_Instructions for the task_
Reproduce the listing verbatim.

_Data section_
════════════════════

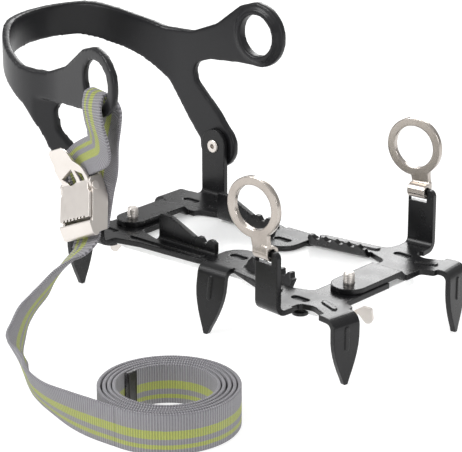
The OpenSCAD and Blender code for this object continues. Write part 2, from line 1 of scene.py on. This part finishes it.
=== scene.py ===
import json
import math
import random
import bpy
import bmesh
import numpy as np
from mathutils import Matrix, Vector


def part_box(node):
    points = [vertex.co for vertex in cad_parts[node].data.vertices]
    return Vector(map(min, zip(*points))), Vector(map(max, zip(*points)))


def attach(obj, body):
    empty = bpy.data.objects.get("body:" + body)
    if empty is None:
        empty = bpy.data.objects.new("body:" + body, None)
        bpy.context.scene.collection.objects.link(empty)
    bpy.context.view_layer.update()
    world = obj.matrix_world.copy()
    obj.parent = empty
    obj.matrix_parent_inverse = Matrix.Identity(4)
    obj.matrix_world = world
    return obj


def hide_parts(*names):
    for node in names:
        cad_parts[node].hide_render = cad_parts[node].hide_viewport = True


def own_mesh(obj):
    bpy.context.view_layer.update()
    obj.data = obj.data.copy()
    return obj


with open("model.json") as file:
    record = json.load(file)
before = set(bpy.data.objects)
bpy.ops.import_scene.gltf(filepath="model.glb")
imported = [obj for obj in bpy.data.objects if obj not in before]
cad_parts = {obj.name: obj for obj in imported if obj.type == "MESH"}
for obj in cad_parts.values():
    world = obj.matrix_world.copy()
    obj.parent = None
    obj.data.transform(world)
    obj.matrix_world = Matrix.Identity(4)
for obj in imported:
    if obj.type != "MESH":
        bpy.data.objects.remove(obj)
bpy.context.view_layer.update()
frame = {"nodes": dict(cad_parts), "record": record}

random.seed(7)
scene = bpy.context.scene
nodes = frame["nodes"]

# Routes are in millimetres, in the part's own drawing frame. There the front wing screw stands at FRONT_SCREW,
# given here in metres.
FRONT_SCREW = (0.060, -0.0128)
low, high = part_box("front_wing_screw")
SHIFT = (low + high) / 2 - Vector((*FRONT_SCREW, 0))
SHIFT.z = 0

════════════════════

_Reply to the task_
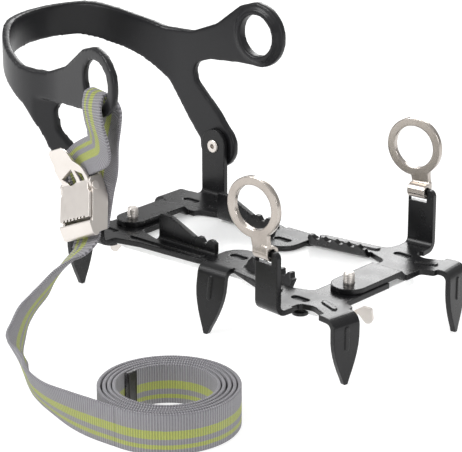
The OpenSCAD and Blender code for this object continues. Write part 2, from line 1 of scene.py on. This part finishes it.
=== scene.py ===
import json
import math
import random
import bpy
import bmesh
import numpy as np
from mathutils import Matrix, Vector


def part_box(node):
    points = [vertex.co for vertex in cad_parts[node].data.vertices]
    return Vector(map(min, zip(*points))), Vector(map(max, zip(*points)))


def attach(obj, body):
    empty = bpy.data.objects.get("body:" + body)
    if empty is None:
        empty = bpy.data.objects.new("body:" + body, None)
        bpy.context.scene.collection.objects.link(empty)
    bpy.context.view_layer.update()
    world = obj.matrix_world.copy()
    obj.parent = empty
    obj.matrix_parent_inverse = Matrix.Identity(4)
    obj.matrix_world = world
    return obj


def hide_parts(*names):
    for node in names:
        cad_parts[node].hide_render = cad_parts[node].hide_viewport = True


def own_mesh(obj):
    bpy.context.view_layer.update()
    obj.data = obj.data.copy()
    return obj


with open("model.json") as file:
    record = json.load(file)
before = set(bpy.data.objects)
bpy.ops.import_scene.gltf(filepath="model.glb")
imported = [obj for obj in bpy.data.objects if obj not in before]
cad_parts = {obj.name: obj for obj in imported if obj.type == "MESH"}
for obj in cad_parts.values():
    world = obj.matrix_world.copy()
    obj.parent = None
    obj.data.transform(world)
    obj.matrix_world = Matrix.Identity(4)
for obj in imported:
    if obj.type != "MESH":
        bpy.data.objects.remove(obj)
bpy.context.view_layer.update()
frame = {"nodes": dict(cad_parts), "record": record}

random.seed(7)
scene = bpy.context.scene
nodes = frame["nodes"]

# Routes are in millimetres, in the part's own drawing frame. There the front wing screw stands at FRONT_SCREW,
# given here in metres.
FRONT_SCREW = (0.060, -0.0128)
low, high = part_box("front_wing_screw")
SHIFT = (low + high) / 2 - Vector((*FRONT_SCREW, 0))
SHIFT.z = 0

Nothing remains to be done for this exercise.